Moving on to practitioners and educators, Nicole Little’s Reflections of a Lesbian Child and Youth Care Worker details the challenges faced and the strengths developed by one student in both a university and a practicum setting. Frances Ricks and Silvia Vilches’ Research as Change: GLBTTQ and Allies’ Relationships in Transition presents a broader perspective on the experience of LGBT students, faculty, and staff at the same institution. And finally, Nicki Monahan’s Opening Minds/Opening Doors: Preparing CYW Students to Work with Lesbian, Gay, and Bisexual Youth focuses on educating future child and youth care practitioners to respond effectively to these youth, again making use of her own personal experience.

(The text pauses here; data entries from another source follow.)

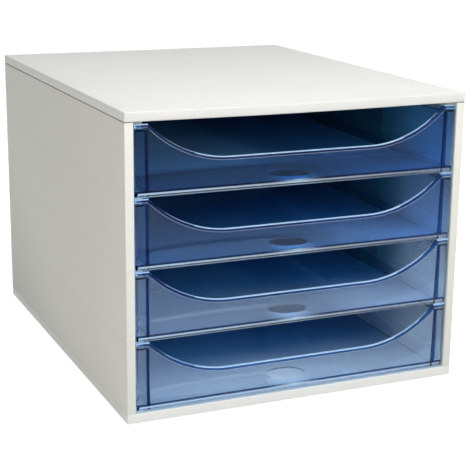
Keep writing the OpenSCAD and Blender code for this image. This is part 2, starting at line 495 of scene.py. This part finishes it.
def at_inner_foot(p):
    at_wall = abs(abs(p.x) / mm - (wall_inside - wall_draft)) < 0.05
    return at_wall and abs(p.z / mm - floor_top) < 0.01 and p.y < (back_inside + 0.2) * mm


for side in (-1, 1):
    choose(tray, "EDGE", lambda ps: all(low_in_wall(p, side) for p in ps))
    bpy.ops.transform.translate(value=(-side * wall_draft * mm, 0, 0))
choose(tray, "EDGE", lambda ps: all(at_inner_foot(p) for p in ps))
bpy.ops.mesh.bevel(offset=floor_fillet * mm, segments=5, clamp_overlap=False)
bpy.ops.object.mode_set(mode="OBJECT")

# Stops that stand on the flanges
for side in (-1, 1):
    x = sorted((side * stop_low[0], side * stop_high[0]))
    combine(tray, block("stop", (x[0], *stop_low[1:]), (x[1], *stop_high[1:])), "UNION")

# Soft edges all round the tray
soften = tray.modifiers.new("soften", "BEVEL")
soften.width = tray_edge_round * mm
soften.segments = 2
soften.limit_method = "ANGLE"
soften.angle_limit = math.radians(50)
pick_up(tray)
bpy.ops.object.modifier_apply(modifier=soften.name)

# Plate and tray are one moulding, and the thumb hole goes through its floor
combine(plate, tray, "UNION")
bpy.ops.object.select_all(action="DESELECT")
bpy.ops.mesh.primitive_cylinder_add(
    vertices=64,
    radius=hole_radius * mm,
    depth=hole_depth * mm,
    location=[a * mm for a in hole_place],
)
hole = bpy.context.object
bpy.ops.object.transform_apply(location=True, rotation=True, scale=True)
bpy.ops.object.mode_set(mode="EDIT")
for side in (-1, 1):
    choose(hole, "EDGE", lambda ps: all(side * p.x > 0.01 * mm for p in ps))
    bpy.ops.transform.translate(value=(side * hole_stretch * mm, 0, 0))
bpy.ops.object.mode_set(mode="OBJECT")
combine(plate, hole, "DIFFERENCE")


# The mould is polished outside and finely etched inside, so the inner faces are satin. A clear margin
# runs round the rear of the plate, and its ridge, its foot and the line inside its round edge get painted
# highlights, the foot's fading to the right. The faces before the walls and the floor, and the upward faces
# of the round edge, are painted dark, since there the eye looks along the plastic, but for a painted glow in
# the middle of the floor's line, where light gathers under the thumb hole.

corner_x = 130
line_satin = 0.6
floor_line_painted_dark = 0.9
floor_line_painted_glow = 0.8
ridge_painted_highlight = 1.0
rim_line_painted_highlight = 0.45
foot_line_painted_highlight = 1.0
foot_painted_highlight = (0.0, 0.15, 1.0, 1.0, 1.0, 1.0)
foot_highlight_fade = 0.8
foot_painted_glow = 0.3


def margin(point):
    """How far a point of the plate lies inside its outline."""
    x = abs(point.x)
    on_arc = math.hypot(x - scoop_side, scoop_z + scoop_radius - point.z) - scoop_radius
    scoop_edge = scoop_z - point.z if x < scoop_side else on_arc
    top_edge = plate_top - point.z if x > scoop_end else scoop_edge
    return min(plate_side - x, point.z, top_edge)


def painted_highlight_level(n, c, corners):
    """How strong the painted highlight on the round edge of the plate is at a face, at its left end."""
    if c.y > plate_rear or abs(n.x) > 0.9:
        return 0
    if n.z > 0.75:
        return ridge_painted_highlight
    if n.z < -0.05:
        return foot_painted_highlight[min(int(math.degrees(math.asin(-n.z)) / 15), 5)]
    on_front = abs(n.y) > 0.99
    if on_front and c.z < foot_height and abs(c.x) < corner_x:
        return foot_line_painted_highlight
    if on_front and all(margin(p) < rim_radius + rim_line + 0.1 for p in corners + [c]):
        return 0 if abs(c.x) > corner_x else rim_line_painted_highlight
    return 0


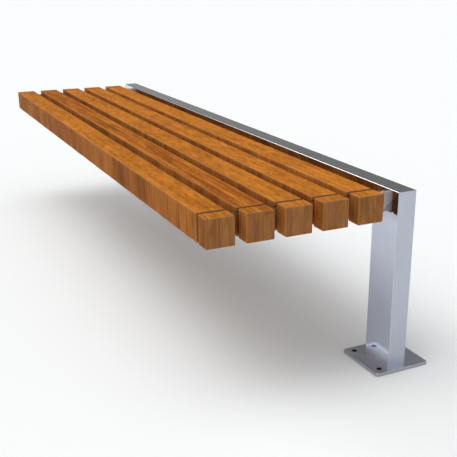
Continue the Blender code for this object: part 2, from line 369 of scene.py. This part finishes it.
def add_loft(bm, rings, closed=False):
    """Faces from each ring to the next. The last ring joins the first if closed, and otherwise both are
    capped."""
    loops = [[bm.verts.new(point) for point in ring] for ring in rings]
    pairs = list(zip(loops, loops[1:]))
    if closed:
        pairs.append((loops[-1], loops[0]))
    else:
        bm.faces.new(loops[0])
        bm.faces.new(loops[-1])
    for first, second in pairs:
        for i in range(len(first)):
            bm.faces.new((first[i - 1], first[i], second[i], second[i - 1]))


def make_object(name, bm, material):
    mesh = bpy.data.meshes.new(name)
    bm.to_mesh(mesh)
    bm.free()
    mesh.materials.append(material)
    obj = bpy.data.objects.new(name, mesh)
    bpy.context.scene.collection.objects.link(obj)
    return obj


def make_piece(name, bm, material):
    bmesh.ops.recalc_face_normals(bm, faces=bm.faces)
    piece = make_object(name, bm, material)
    return piece


def shade(obj):
    obj.data.shade_smooth()
    obj.data.set_sharp_from_angle(angle=SHARP_ANGLE)


def carve(obj, cutter_bm, wall_material=None):
    """Take the cutter's shape out of obj, for good. The cut faces can have a material of their own."""
    bmesh.ops.recalc_face_normals(cutter_bm, faces=cutter_bm.faces)
    cutter = make_object("cutter", cutter_bm, obj.data.materials[0])
    if wall_material:
        for piece in (obj, cutter):
            piece.data.materials.append(wall_material)
        for face in cutter.data.polygons:
            face.material_index = 1
    boolean = obj.modifiers.new("carve", "BOOLEAN")
    boolean.operation = "DIFFERENCE"
    boolean.solver = "EXACT"
    boolean.object = cutter
    bpy.context.view_layer.update()
    evaluated = obj.evaluated_get(bpy.context.evaluated_depsgraph_get())
    carved = bpy.data.meshes.new_from_object(evaluated)
    obj.modifiers.clear()
    obj.data = carved
    bpy.data.objects.remove(cutter, do_unlink=True)


def circle(radius, sides, u=0.0, v=0.0):
    angles = (2 * math.pi * (side + 0.5) / sides for side in range(sides))
    return [(u + radius * math.cos(a), v + radius * math.sin(a)) for a in angles]


def timber_outline(size, inset):
    radius = max(TIMBER_EDGE - inset, TIMBER_LEAST_EDGE)
    side = size - 2 * inset
    return rounded_rectangle(side, side, radius, TIMBER_EDGE_STEPS, TIMBER_SIDE_STEPS)


def timber_ring(x, centre, size, inset, seed):
    """One ring of a beam, planed a little unevenly and with its long edges rubbed down here and there."""
    ring = []
    half = size / 2 - inset
    along, across = RELIEF_SCALE
    wear_along, wear_across = WEAR_SCALE
    for u, v in timber_outline(size, inset):
        at = Vector((x * along, u * across + seed * RELIEF_SEED_STEP, v * across))
        depth = TIMBER_RELIEF * (0.5 + 0.5 * noise.noise(at))
        near_edge = min(abs(u), abs(v)) / half
        if near_edge > 1 - WORN_SHARE:
            # rounded, so that all the points round one edge wear alike
            edge_u, edge_v = round(u, 2) * wear_across + seed, round(v, 2) * wear_across
            wear = noise.noise(Vector((x * wear_along, edge_u, edge_v)))
            depth += TIMBER_EDGE_WEAR * max(0.0, wear) * (near_edge - (1 - WORN_SHARE)) / WORN_SHARE
        scale = 1 - depth / half
        ring.append((x, centre.y + u * scale, centre.z + v * scale))
    return ring


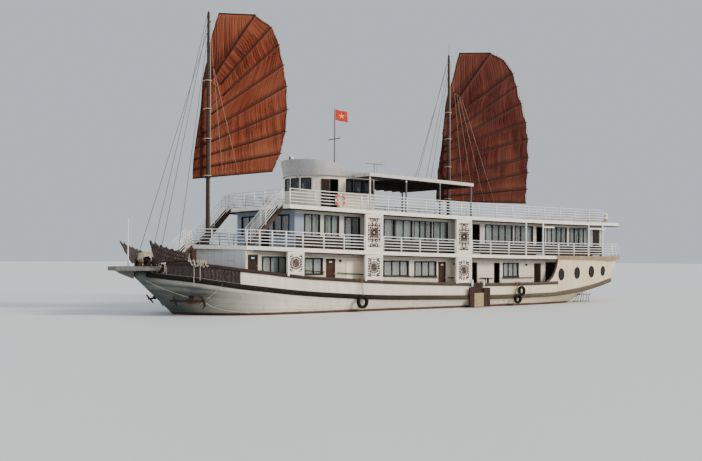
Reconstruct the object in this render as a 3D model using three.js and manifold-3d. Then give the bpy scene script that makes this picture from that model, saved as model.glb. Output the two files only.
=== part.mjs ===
// Chinese junk, a three-decked cruise ship with two battened sails, at full size.
// +X is the bow, +Y is port and +Z is up. The origin is amidships at the waterline.
// Sizes in this file are in metres, and the finished meshes are in millimetres.

import * as THREE from "three";
import { mergeVertices } from "three/addons/utils/BufferGeometryUtils.js";
import Module from "manifold-3d";

const wasm = await Module();
wasm.setup();

// Driving sizes
const MILLIMETRES = 1000;
const GAP = 0.0004;
const HULL_HALF = 3.86;
const DECK_HALF = 3.9;
const HOUSE_HALF = 3.2;
const WALL = 0.08;
const SLAB = 0.22;
const RAIL_HEIGHT = 0.9;
const RAIL_THICKNESS = 0.05;
const RAIL_BAY = 3.0;
const RAIL_ROWS = 2;
const STEM_X = 17.45;
const STERN_X = -18.5;
const TAFFRAIL_X = -19.35;
const BOW_TAPER_X = 8;
const STERN_TAPER_X = -14;
const STERN_TAPER = 0.1;
const FOREMAST_X = 13.0;
const MAINMAST_X = -5.5;
const FLAG_MAST_X = 4.12;
const SUN_FRONT_X = 10.0;
const MIDDLE_FRONT_X = 9.2;
const LOWER_FRONT_X = 12.4;
const STERN_HOUSE_X = -12.3;

// Colours
const CREAM = 0xd8d0bc;
const WHITE = 0xdfe1df;
const BLUE_WHITE = 0xc6d0d8;
const BROWN = 0x4a2f22;
const RED_BROWN = 0x6a3426;
const GREY_BROWN = 0x5d544b;
const TAN = 0xa98a62;
const ORANGE_CANVAS = 0xa35a2c;
const RED_CANVAS = 0x7d3a22;
const BLACK = 0x23221f;
const BRASS = 0xa8823c;
const DARK_STEEL = 0x4c4f50;

const group = new THREE.Group();

function node(name, geometry, color, roughness = 0.7, metalness = 0) {
  const plain = geometry.clone();
  plain.deleteAttribute("normal");
  plain.deleteAttribute("uv");
  const merged = mergeVertices(plain, 2e-5);
  merged.scale(MILLIMETRES, MILLIMETRES, MILLIMETRES);
  merged.computeVertexNormals();
  const material = new THREE.MeshStandardMaterial({ color, roughness, metalness });
  const mesh = new THREE.Mesh(merged, material);
  mesh.name = name;
  group.add(mesh);
}

// Solids

function toSolid(geometry) {
  const plain = geometry.clone();
  plain.deleteAttribute("normal");
  plain.deleteAttribute("uv");
  const merged = mergeVertices(plain, 2e-5);
  return new wasm.Manifold(new wasm.Mesh({
    numProp: 3,
    vertProperties: new Float32Array(merged.attributes.position.array),
    triVerts: new Uint32Array(merged.index.array),
  }));
}

function toGeometry(solid) {
  const mesh = solid.getMesh();
  const geometry = new THREE.BufferGeometry();
  geometry.setAttribute("position", new THREE.BufferAttribute(mesh.vertProperties, 3));
  geometry.setIndex(new THREE.BufferAttribute(mesh.triVerts, 1));
  return geometry;
}

function join(...geometries) {
  return toGeometry(geometries.map(toSolid).reduce((whole, piece) => whole.add(piece)));
}

function cut(geometry, ...tools) {
  return toGeometry(tools.map(toSolid).reduce((rest, tool) => rest.subtract(tool), toSolid(geometry)));
}

function common(first, second) {
  return toGeometry(toSolid(first).intersect(toSolid(second)));
}

function mirrored(geometry) {
  const copy = geometry.clone();
  copy.scale(1, -1, 1);
  const index = copy.index ? copy.index.array : [...Array(copy.attributes.position.count).keys()];
  const turned = [];
  for (let i = 0; i < index.length; i += 3) turned.push(index[i], index[i + 2], index[i + 1]);
  copy.setIndex(turned);
  return copy;
}

function pair(name, geometry, color, roughness, metalness) {
  node(`${name}_port`, geometry, color, roughness, metalness);
  node(`${name}_starboard`, mirrored(geometry), color, roughness, metalness);
}

function shapeOf(points) {
  return new THREE.Shape(points.map(([a, b]) => new THREE.Vector2(a, b)));
}

// Plate with an outline in two directions and a thickness in the third, with holes right through
function plate(points, thickness, holes = []) {
  const whole = new THREE.ExtrudeGeometry(shapeOf(points), { depth: thickness, bevelEnabled: false });
  if (holes.length === 0) return whole;
  const tools = holes.map((hole) => {
    const tool = new THREE.ExtrudeGeometry(shapeOf(hole), { depth: thickness + 0.2, bevelEnabled: false });
    return tool.translate(0, 0, -0.1);
  });
  return cut(whole, ...tools);
}

function prismXY(points, z0, z1, holes) {
  return plate(points, z1 - z0, holes).translate(0, 0, z0);
}

function prismXZ(points, y0, y1, holes) {
  return plate(points, y1 - y0, holes).rotateX(Math.PI / 2).translate(0, y1, 0);
}

function prismYZ(points, x0, x1, holes) {
  return plate(points, x1 - x0, holes).rotateX(Math.PI / 2).rotateZ(Math.PI / 2).translate(x0, 0, 0);
}

function box(x0, x1, y0, y1, z0, z1) {
  const geometry = new THREE.BoxGeometry(x1 - x0, y1 - y0, z1 - z0);
  return geometry.translate((x0 + x1) / 2, (y0 + y1) / 2, (z0 + z1) / 2);
}

function rect(a0, a1, b0, b1) {
  return [[a0, b0], [a1, b0], [a1, b1], [a0, b1]];
}

// Upright round post with a taper, centred on x and y
function post(x, y, z0, z1, r0, r1 = r0, sides = 10) {
  const geometry = new THREE.CylinderGeometry(r1, r0, z1 - z0, sides);
  return geometry.rotateX(Math.PI / 2).translate(x, y, (z0 + z1) / 2);
}

// Body through rings of as many points each, where points i and n - 1 - i face each other
function loft(rings) {
  const n = rings[0].length;
  const positions = rings.flat(2);
  const index = [];
  const quad = (a, b, c, d) => index.push(a, b, c, a, c, d);
  for (let r = 0; r + 1 < rings.length; r++) {
    for (let i = 0; i < n; i++) {
      const j = (i + 1) % n;
      quad(r * n + i, r * n + j, (r + 1) * n + j, (r + 1) * n + i);
    }
  }
  const last = (rings.length - 1) * n;
  for (let i = 0; i + 1 < n / 2; i++) {
    quad(n - 1 - i, n - 2 - i, i + 1, i);
    quad(last + i, last + i + 1, last + n - 2 - i, last + n - 1 - i);
  }
  const geometry = new THREE.BufferGeometry();
  geometry.setAttribute("position", new THREE.Float32BufferAttribute(positions, 3));
  let volume = 0;
  for (let i = 0; i < index.length; i += 3) {
    const [a, b, c] = [0, 1, 2].map((k) => new THREE.Vector3().fromArray(positions, 3 * index[i + k]));
    volume += a.dot(b.cross(c));
  }
  geometry.setIndex(volume > 0 ? index : index.reverse());
  return geometry;
}

// Lines along the ship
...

Personal experience also informs Kyle Scanlon’s Queer Trans Youth: Writing Our Own Prescription for Treatment, a powerful narrative that presents some ideas about how to respond to and support transgendered youth. Ruth Fahlman then brings the issue of transgender into the early childhood educational setting, and offers suggestions for appropriate ways to address these issues with pre-schoolers.

Kevin McBean and Michael Bochenek take us into the school setting, where most youth spend a great deal of time, and where, as recent news stories clearly indicate, increased efforts are needed to support LGBTQ students. Both of these articles give strategies and rationales for putting such support into practice.

Vikki Reynolds takes us to another institutional setting, a residential program for youth, with a description of the therapeutic practice of cultural witnessing groups in Weaving Threads of Belonging. Besides allowing us to witness this fascinating therapeutic process, her article shows the power of witnessing as a personally, and ultimately politically, transforming practice as well.

Bjǿrg Sandkjær, Berge-Andreas Steinsvåg, and Ingvill Størksen from Norway introduce an exciting new concept, that of "coming in," in Out of the Closet, Into the Network: Facilitating Coming Out and Coming In for Lesbian, Gay, and Bisexual Persons. This concept itself merits attention, as does the authors’ discussion of the role of the Internet in both the coming-out and coming-in processes.

Our special issue of the Journal ends with an invitation to further reading, for both youth and child and youth care practitioners, as Dawn Thompson’s Deliver Us from Science Fiction offers a personal perspective on the role that literature can take in facilitating the coming-out process, and recommends a number of young adult novels that address this issue.

NOTE

1   A note on labels: As practitioners, writers, and political activists, we all come from different perspectives, and thus choose different names and acronyms to refer to sexual orientations and identities. The editors have chosen not to interfere with the different writers’ choices.